Tapping into your home equity means taking out a home equity loan. Generally, you have 2 options. You can use a fixed loan or a HELOC. The HELOC is a home equity line of credit. It works much like a credit card. You get a specific line of credit you can use. As you use it, you must pay the interest back. If you pay the principal back, you can reuse the line. What if you need 100% of the equity in your home? Can you take out a 100% LTV HELOC? We discover the answer below.
Finding a Lender for 100% LTV
The short answer is “yes” you can get a 100% LTV loan. The long answer is, you must find a lender. Your traditional banks usually cap HELOCs at 80%-90% of the equity. Just like any other loan, though, you can shop around. There are many types of lenders available today. Your large, well-known banks may cap the loan. Local or smaller banks, however, may offer 100% loans. Calling around and searching the internet can help you find a lender.
Why There’s a Problem
100% LTV HELOCs were the norm a few years back. Borrowers used the funds for a variety of things. Some paid off credit cards; others improved their homes, and others did whatever they wanted with the funds. Unfortunately, the loans weren’t closely monitored, or monitored enough. Not every borrower taking out 100% equity could afford it. Sure, they could afford the interest payments. When the principal became due, though, they suffered. Today, lenders tightened the reins. This helps prevent further problems.
Do You Need a HELOC?
Before you take out 100% of your equity, consider what you need. First, ask yourself, do you need a HELOC? There are other options including:
- Cash-out refinance – This refinances your first mortgage while taking cash out of the equity of your home. You receive a fixed amount and can’t reuse the funds.

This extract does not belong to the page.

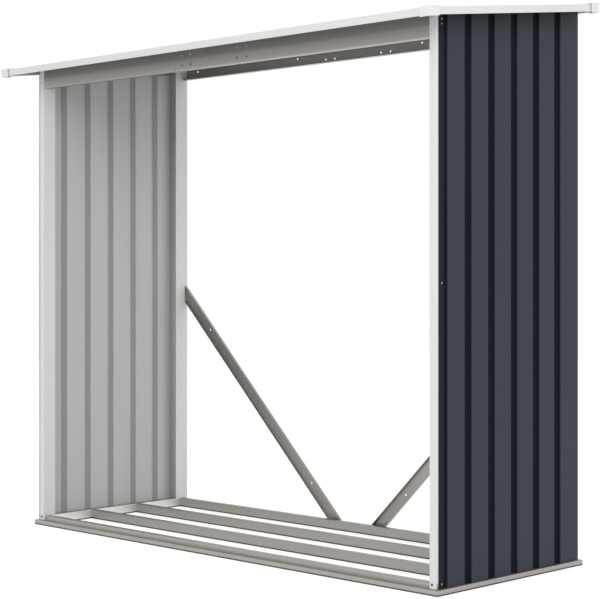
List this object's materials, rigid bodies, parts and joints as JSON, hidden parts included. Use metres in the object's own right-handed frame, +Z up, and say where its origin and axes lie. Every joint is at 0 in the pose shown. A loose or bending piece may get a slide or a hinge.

- Home equity loan – This is a second loan but with a fixed amount. You receive the full disbursement at the closing. You can’t reuse the funds.
Some borrowers need a HELOC, though. What you need the funds for will determine how you proceed. Do you have a one-time need for the funds? If so, a cash-out refinance or home equity loan may work. This way you take the temptation out of reusing the funds.
If you see yourself needing the funds more than once, then the HELOC may be necessary. Keep in mind, though, you can only use the funds for 10 years. The next phase is the repayment phase. This is when you pay principal and interest.
HELOCs Have Rising Interest Rates
Unlike 1st mortgages and home equity loans, HELOCs have variable interest rates. You won’t know your interest rate from month-to-month. Your payment could increase or decrease, depending on the market. Many borrowers rely on the low introductory rate, thinking they can afford the payment. When the rates suddenly rise, though, some borrowers find themselves in trouble.
Home Values May Decrease
We all saw it happen already. Home values plummeted right before our eyes. It could happen again. No one can predict what will happen. If you have HELOC with 100% LTV, you could be upside down on your loan. This means you owe more than the home is worth. Even if you can afford the payments, you may feel stuck in the home. Unless this is your “forever” home, this could be a problem down the road.
Determining How Much You Can Borrow
Determining how much you can borrow is simple. You just need 2 facts:
- Current value of your home (via an appraiser or real estate professional)
- Outstanding amount of your first mortgage
You can determine the equity in your home with the following equation:
Current value of your home – Outstanding value of your first mortgage = Equity in the home
You can then determine the amount of HELOC based on your LTV. Obviously, a 100% LTV loan would equal the amount of equity in the home. If you want only a portion of the equity, multiply the equity from the above equation by the LTV. For example, a 90% LTV looks like:
Equity in home x .90 = Amount of a 90% LTV Home Equity Loan
Qualifying for a HELOC
If you need 100% of the equity in your home, be prepared with good qualifying factors. The higher your credit score and lower your debt ratio, the better. There aren’t published minimums or maximums. Each lender has their own requirements. In general, though, the more financially responsible you look, the better your chances of approval.
HELOC borrowers do have a benefit, though. You aren’t qualifying for a first mortgage. You can already show you pay your mortgage on time. You also have the home as collateral already. But, lenders must make sure you can afford the extra payment. You should show stable employment and reserves, if you can. These can provide compensating factors that lenders can consider when determining your eligibility.
Should you take out a 100% LTV HELOC? It depends on your circumstances. Some borrowers are perfectly fine with this type of loan. They can afford the interest payments. Some even pay the principal bank right away. Others see the equity in their home and want it. They don’t think of the consequences, though.
Before you take out a HELOC, really consider why you need it. This way you can determine the right choice. Consider your other options first, including a cash-out refinance or home equity loan. Compare each option side-by-side. HELOCs may have fewer fees than your other options. But, it carries the risk of increasing interest rates. Think of how long you need the loan and your plans for the future. Then you can decide which option works the best for you.
No matter what you decide, make sure you shop with several lenders. This way you can secure the best deal for you.